As with Coca-Cola, we’re not talking about a company whose growth will make Wall Street cheer, but with its fingers in so many facets of the financial services industry, it really is in good shape to benefit no matter what happens to the US economy in the short term.
Buffett is also banking from financial services company American Express (NYSE: AXP), which has been a continuous holding in Berkshire’s portfolio since 1993. Purchased with a cost basis of $8.49, but paying $1.72 per year, American Express is on track to deliver a 20% annual return to Buffett’s company in 2021.
The beauty of American Express’ operating model is that it’s a numbers game that long-term investors are almost certain to win. This is to say that AmEx, like other payment processors and lenders, feels the pain when recessions hit, but basks in higher spending levels during periods of economic expansion.

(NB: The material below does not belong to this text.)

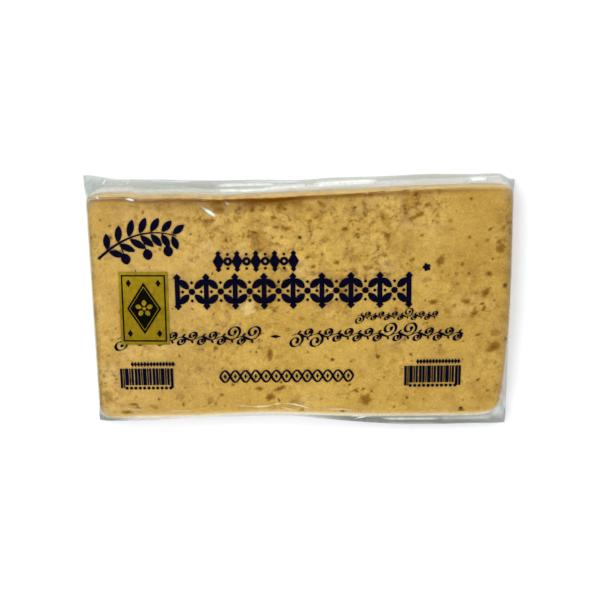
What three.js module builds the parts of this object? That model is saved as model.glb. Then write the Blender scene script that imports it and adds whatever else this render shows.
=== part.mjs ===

The fact is that recessions are often measured in months, while economic expansions last for years, or perhaps even more than a decade.
American Express also has a knack for attracting affluent customers. Gold cardholders are less likely to change their spending habits during tough economic times. These affluent customers and the fees they pay play an important role in boosting the company’s profits.
As with Coca-Cola, Buffett has no reason to ever part with his American Express stock.